Tras una cortina de distorsión y explosión desenfrenada, las canciones se suceden entre símbolos populares y un tenso malestar social que de alguna manera anticipa al rock barrial de los 90. Hay una bomba en el colegio es una historia de transgresiones en una escuela, en la que una parejita hace el amor durante la desesperación que genera una falsa amenaza de bomba. Me volviste a engañar, no te quiero más y la desopilante Gil reflejan la problemática de la infidelidad, la violencia de género y el desamor ante una reciente Ley de divorcio, desde la perspectiva de adolescentes afectados por la insoportable cotidianidad familiar. En la última de ellas se cuentan las delirantes desventuras de un pobre tipo que debe sacrificarse y trabajar para criar a seis hijos producto del adulterio de su mujer con un pitufo. Papá llegó borracho es una canción navideña, aunque no pretende ser una oda al amor familiar ni a la paz sino, más bien, la invocación a una Navidad desde la perspectiva de quien no tiene nada que celebrar más que sufrir y denunciar la miseria, el hambre, la violencia familiar y la desesperanza que se vislumbra en la futura Argentina de los 90.

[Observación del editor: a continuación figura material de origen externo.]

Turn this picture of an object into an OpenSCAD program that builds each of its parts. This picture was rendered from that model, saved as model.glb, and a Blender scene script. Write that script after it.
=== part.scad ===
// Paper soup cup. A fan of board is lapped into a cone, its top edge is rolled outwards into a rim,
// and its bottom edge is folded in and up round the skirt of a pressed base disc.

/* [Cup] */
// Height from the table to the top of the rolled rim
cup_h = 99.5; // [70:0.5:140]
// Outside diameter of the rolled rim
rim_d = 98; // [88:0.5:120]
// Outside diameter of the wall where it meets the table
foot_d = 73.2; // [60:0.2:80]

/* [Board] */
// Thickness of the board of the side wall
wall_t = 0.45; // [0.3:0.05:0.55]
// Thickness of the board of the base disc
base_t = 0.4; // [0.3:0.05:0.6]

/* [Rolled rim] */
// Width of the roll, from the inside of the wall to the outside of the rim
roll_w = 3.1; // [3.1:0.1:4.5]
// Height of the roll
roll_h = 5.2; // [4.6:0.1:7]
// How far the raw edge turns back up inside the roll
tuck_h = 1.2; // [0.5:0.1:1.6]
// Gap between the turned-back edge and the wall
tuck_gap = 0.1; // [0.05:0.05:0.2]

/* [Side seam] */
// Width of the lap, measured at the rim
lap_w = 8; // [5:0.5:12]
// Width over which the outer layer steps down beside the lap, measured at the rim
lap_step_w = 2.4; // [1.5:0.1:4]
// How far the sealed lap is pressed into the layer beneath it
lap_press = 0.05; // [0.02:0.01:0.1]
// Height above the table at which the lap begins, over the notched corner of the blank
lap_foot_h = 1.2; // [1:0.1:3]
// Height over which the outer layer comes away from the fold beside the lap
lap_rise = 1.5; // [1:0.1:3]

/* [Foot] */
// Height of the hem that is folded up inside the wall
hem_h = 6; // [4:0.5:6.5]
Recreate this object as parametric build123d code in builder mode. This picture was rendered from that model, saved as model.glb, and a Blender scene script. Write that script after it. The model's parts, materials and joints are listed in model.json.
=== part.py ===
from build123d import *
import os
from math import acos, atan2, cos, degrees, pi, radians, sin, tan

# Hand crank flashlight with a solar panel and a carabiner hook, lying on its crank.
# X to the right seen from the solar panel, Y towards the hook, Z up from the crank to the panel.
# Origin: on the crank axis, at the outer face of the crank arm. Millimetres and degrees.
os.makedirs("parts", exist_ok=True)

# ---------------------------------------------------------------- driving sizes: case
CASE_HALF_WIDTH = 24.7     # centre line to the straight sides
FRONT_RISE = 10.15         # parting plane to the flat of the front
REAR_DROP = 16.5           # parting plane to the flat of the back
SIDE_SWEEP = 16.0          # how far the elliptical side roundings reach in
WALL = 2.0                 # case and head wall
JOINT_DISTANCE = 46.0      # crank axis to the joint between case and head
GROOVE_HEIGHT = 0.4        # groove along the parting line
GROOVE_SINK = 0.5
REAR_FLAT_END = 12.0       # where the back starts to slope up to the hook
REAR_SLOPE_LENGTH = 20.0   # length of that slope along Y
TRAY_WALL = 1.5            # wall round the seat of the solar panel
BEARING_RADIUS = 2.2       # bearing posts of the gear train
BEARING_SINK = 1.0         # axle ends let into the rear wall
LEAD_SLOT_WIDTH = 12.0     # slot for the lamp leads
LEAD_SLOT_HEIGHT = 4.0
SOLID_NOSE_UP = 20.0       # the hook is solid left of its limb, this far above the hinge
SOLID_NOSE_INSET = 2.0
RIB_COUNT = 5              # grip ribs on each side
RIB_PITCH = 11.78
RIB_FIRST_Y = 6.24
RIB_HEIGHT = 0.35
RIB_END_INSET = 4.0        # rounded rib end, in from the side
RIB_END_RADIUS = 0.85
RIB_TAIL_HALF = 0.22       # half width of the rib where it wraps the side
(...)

Caminando por el Microcentro, una hermosa balada sobre el deseo sexual que encuentra en Edda Bustamante a su musa inspiradora y Sola en la Cancha, la historia de una chica retraída que solo sabe amar a su equipo de fútbol, completan la acelerada y acotada lista de canciones de un álbum que culturalmente, sumado al abordaje de latidos populares como el fútbol, el cine o la TV, marca también cierta apertura democrática para enfrentar puntos sensibles y previamente reprimidos como la crisis de las instituciones tradicionales, el cuestionamiento a la autoridad, el adulterio o la manifestación de los deseos sexuales. Desde una perspectiva social, Dulce Navidad pone de manifiesto, partiendo de la aguda observación de adolescentes de barrio enojados, el traumático fin de la primavera democrática alfonsinista con un crecimiento exponencial de la violencia policial y el inicio de un derrumbe productivo hiperinflacionario en el que la clase trabajadora se perfilaba como la gran derrotada.